Pull each line holding the word "More" from the data.

*** TASK INPUTS

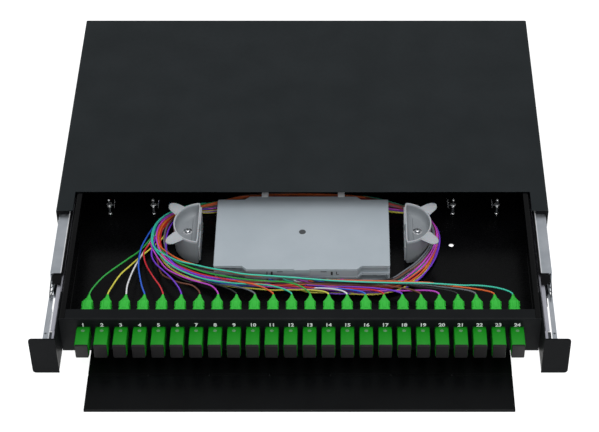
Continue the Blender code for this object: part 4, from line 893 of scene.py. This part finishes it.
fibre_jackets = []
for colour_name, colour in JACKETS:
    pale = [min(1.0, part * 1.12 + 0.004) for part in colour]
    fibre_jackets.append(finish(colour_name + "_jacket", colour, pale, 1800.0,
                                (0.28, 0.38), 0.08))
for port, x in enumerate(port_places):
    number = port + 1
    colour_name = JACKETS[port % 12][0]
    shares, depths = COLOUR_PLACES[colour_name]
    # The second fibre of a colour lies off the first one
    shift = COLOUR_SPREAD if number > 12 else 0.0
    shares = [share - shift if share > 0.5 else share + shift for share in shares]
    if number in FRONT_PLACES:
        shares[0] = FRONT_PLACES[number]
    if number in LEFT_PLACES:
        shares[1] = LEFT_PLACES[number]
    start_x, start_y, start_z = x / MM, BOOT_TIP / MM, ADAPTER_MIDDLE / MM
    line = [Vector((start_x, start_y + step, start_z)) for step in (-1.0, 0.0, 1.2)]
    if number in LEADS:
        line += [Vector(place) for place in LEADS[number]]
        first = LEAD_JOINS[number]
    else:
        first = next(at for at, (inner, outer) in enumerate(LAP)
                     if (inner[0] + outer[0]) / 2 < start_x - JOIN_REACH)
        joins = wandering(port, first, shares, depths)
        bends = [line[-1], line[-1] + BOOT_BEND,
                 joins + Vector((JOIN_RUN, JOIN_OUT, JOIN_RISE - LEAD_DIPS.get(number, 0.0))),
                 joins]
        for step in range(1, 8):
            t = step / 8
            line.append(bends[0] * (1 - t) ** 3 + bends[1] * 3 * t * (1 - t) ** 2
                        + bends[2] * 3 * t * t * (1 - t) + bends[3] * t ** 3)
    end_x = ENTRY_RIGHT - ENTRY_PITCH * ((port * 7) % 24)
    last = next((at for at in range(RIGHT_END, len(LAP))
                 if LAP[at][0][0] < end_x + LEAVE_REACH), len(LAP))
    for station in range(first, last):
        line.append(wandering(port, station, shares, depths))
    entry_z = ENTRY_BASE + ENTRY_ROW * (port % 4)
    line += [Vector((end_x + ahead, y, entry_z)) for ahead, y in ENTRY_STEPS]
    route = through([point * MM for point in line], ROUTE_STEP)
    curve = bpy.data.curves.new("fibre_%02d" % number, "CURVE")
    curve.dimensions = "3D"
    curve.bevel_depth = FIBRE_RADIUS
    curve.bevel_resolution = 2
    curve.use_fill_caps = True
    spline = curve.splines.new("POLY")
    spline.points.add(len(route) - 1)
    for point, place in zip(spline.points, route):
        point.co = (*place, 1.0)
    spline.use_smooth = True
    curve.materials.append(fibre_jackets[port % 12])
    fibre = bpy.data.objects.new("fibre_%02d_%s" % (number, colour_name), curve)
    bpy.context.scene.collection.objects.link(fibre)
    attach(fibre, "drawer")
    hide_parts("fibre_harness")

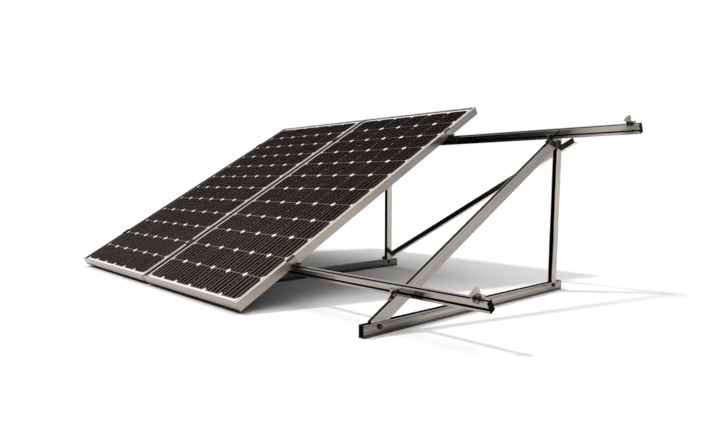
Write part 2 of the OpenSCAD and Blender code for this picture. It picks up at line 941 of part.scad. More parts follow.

******
*** TASK INPUTS

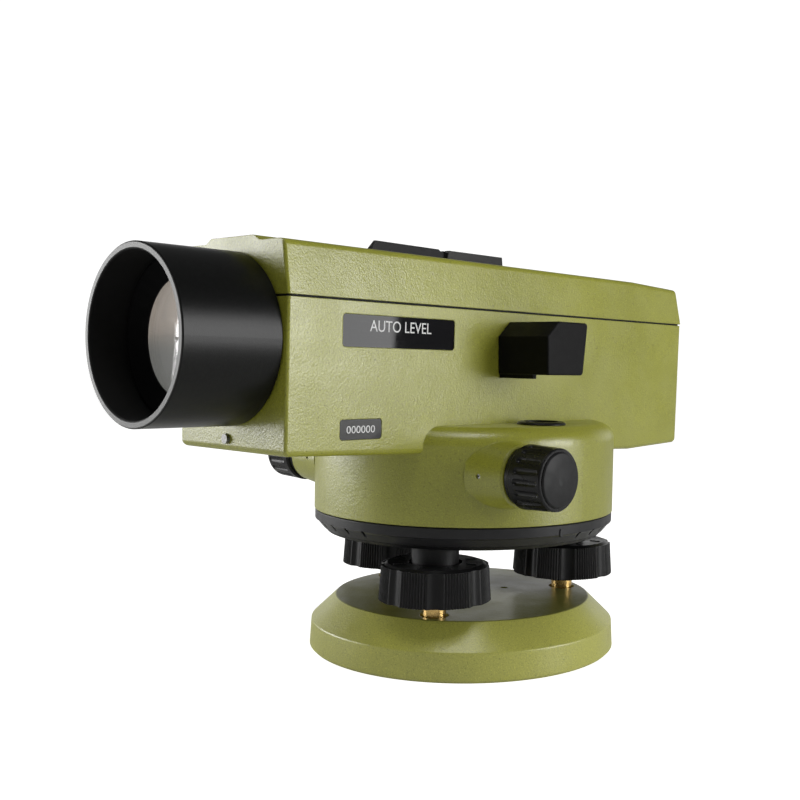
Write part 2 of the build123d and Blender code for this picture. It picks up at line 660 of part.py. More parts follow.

******
*** TASK INPUTS

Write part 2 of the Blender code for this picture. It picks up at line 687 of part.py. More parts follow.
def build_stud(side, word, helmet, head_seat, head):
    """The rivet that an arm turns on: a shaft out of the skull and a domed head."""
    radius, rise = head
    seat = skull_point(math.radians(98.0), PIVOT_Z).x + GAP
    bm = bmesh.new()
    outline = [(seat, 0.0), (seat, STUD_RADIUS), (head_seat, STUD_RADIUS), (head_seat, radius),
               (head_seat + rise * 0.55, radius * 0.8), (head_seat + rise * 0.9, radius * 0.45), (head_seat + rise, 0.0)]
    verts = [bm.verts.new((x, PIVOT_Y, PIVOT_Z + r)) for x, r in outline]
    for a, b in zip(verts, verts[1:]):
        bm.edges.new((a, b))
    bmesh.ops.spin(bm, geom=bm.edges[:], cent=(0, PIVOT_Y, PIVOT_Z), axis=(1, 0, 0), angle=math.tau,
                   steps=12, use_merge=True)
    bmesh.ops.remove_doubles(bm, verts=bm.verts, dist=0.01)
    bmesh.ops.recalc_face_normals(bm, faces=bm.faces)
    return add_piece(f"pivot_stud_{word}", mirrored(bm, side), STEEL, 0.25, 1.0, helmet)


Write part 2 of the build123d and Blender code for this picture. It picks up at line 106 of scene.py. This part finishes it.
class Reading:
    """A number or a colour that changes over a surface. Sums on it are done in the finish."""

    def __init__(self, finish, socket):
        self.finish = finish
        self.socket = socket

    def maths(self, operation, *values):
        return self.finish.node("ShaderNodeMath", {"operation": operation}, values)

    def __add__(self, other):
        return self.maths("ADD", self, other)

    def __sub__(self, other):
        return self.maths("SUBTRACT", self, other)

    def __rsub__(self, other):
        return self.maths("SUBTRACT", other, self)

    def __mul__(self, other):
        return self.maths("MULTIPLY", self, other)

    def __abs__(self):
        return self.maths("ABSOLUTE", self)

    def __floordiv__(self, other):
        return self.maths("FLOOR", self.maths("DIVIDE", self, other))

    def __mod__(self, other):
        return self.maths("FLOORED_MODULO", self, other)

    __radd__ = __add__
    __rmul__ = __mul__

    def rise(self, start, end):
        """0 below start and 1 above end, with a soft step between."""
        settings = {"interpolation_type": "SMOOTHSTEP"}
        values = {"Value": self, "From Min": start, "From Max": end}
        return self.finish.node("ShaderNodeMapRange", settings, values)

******

_CORRECT OUTPUT_:
Write part 2 of the OpenSCAD and Blender code for this picture. It picks up at line 941 of part.scad. More parts follow.
Write part 2 of the build123d and Blender code for this picture. It picks up at line 660 of part.py. More parts follow.
Write part 2 of the Blender code for this picture. It picks up at line 687 of part.py. More parts follow.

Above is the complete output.